The National Sporting Library was founded in 1954 in the personal library of George L. Ohrstrom, Sr. The founders of the National Sporting Library focused their new organization on accessibility of research materials on horse and field sports, finding other libraries on these topics to be insufficiently accessible to the public. The first president of the National Sporting Library was Fletcher Harper, long-time Master of the Orange County Hunt in The Plains, Virginia. Additional founders included Lester Karow, and Alexander Mackay-Smith, Editor of The Chronicle of the Horse. When Ohrstrom, Jr. died in 1955, his son, George L. Ohrstrom, Jr., became an officer of the library.

The National Sporting Library was originally housed in the Duffy House, located on Washington Street in Middleburg. An emblem with a fox mask, horseshoe, rifle, and fishing rod was designed to serve as the library's logo. The library grew its collections through donations, and when the collection outgrew the space in the library's building, the National Sporting Library moved to Vine Hill, built in 1804. During these years, the library shared space with the offices of The Chronicle. An underground, fire-proof vault with capacity for 6,000 volumes was installed in Vine Hill to house the library's rare titles.

The library was housed in Vine Hill from 1969 to 1999, when it moved to its current location, a new building resembling an English carriage house. The move was necessitated to house the library's growing collection, which included 16,000 volumes dating to the 17th Century and over 100 sporting art prints. Construction of the building took 18 months, and was completed in July 1999. The library moved its collections into the building in August 1999 and a grand opening was held on September 18, 1999. Funding for the library's new building came from many of the library's members, including a $1 million donation from Paul Mellon, who also donated a weather vane to be installed atop the building's cupola.

"Vine Hill," built in 1804, was expanded in 2009 to be the museum building of the National Sporting Library & Museum.

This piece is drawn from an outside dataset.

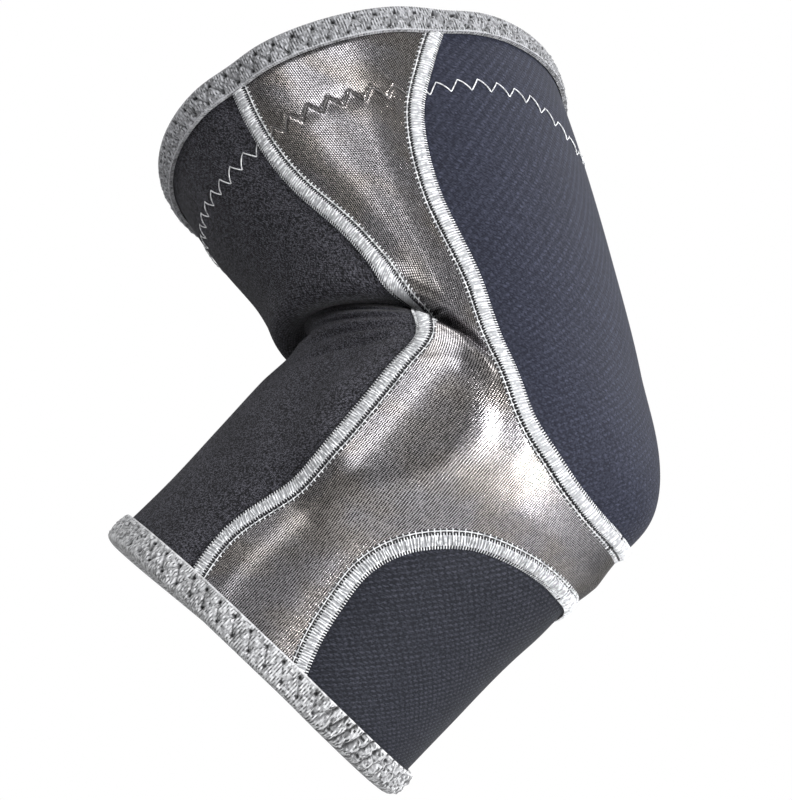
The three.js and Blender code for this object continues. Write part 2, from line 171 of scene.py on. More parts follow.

In 2009, the National Sporting Library re-branded as National Sporting Library & Museum (NSLM) and began expansion of Vine Hill to include 13,000 feet of art gallery space. The new museum opened on October 7, 2011, with the inaugural exhibition Afield in America: 400 Years of Animal & Sporting Art.

==Collections==

===Library collection===
The NSLM's library collections include over 20,000 books, periodicals, archives, and ephemera objects. Overall, the collection dates to the 16th century, with rare and antiquarian titles housed in the library's F. Ambrose Clark Rare Book Room.

In 1995, the library received a gift of 5,000 rare and antiquarian books from John H. Daniels, CEO of Archer Daniels Midland and member of the library's board of directors. The gift included the library's earliest-printed book (published in 1523) and was a major factor in the move to a new library building. The Daniels collection is stored among the library's rare books and is one of several other named collections maintained at NSLM.

==Exhibitions==

===Afield in America: 400 Years of Animal & Sporting Art===
The NSLM's inaugural exhibition was based on the 2008 book Animal & Sporting Artists in America by F. Turner Reuter, Jr. Animal & Sporting Artists in America was published by the National Sporting Library in 2009 and included an encyclopedic listing of over 2,300 animal and sporting artists who produced work in North America. Reuter served as guest curator for the exhibition, which featured works by many notable sporting an animal artists, including John James Audubon, Edward Troye, and Arthur Fitzwilliam Tait. The exhibition opened on October 8, 2011 and closed May 10, 2012. The exhibition opening drew over 400 visitors to the new museum, and the entire exhibition saw over 4,000 visitors.

===Munnings: Out in the Open===
Munnings: Out in the Open offered a selection of 68 open-air works by Sir Alfred Munnings. The exhibition was open from April 24 through September 15, 2013, and included 68 pieces of artwork from private collections and public institutions, including the Sir Alfred Munnings Art Museum, the Yale Center for British Art, the National Museum of Racing and Hall of Fame, and Pebble Hill Plantation. The exhibition opening included a screening of the film Summer in February, as well as an exhibit in the NSLM library of Munnings' letters and drawings.

===The Horse in Ancient Greek Art===
NSLM developed The Horse in Ancient Greek Art in partnership with the Virginia Museum of Fine Arts, exploring the depiction of equestrian sports in ancient Greek pottery from the 8th through 4th centuries BCE. The Horse in Ancient Greek Art featured more than 70 works from museums across the United States, as well as objects from private collections. The exhibition was co-curated by NSLM's Curator of Permanent Collections Nicole Stribling and VMFA's Jack and Mary Ann Frable Curator of Ancient Art Peter Schertz. More than 200 guests visited NSLM for the exhibition opening. The exhibition opened September 9, 2017 at the NSLM and closed January 14, 2018 before traveling to VMFA. The exhibition opened at VMFA on February 17, 2018, and closed on July 8, 2018. The exhibition's catalog was distributed worldwide by Yale University Press. In May 2018, The Horse in Ancient Greek Art was named "New Event of the Year" in the Visit Loudoun Awards.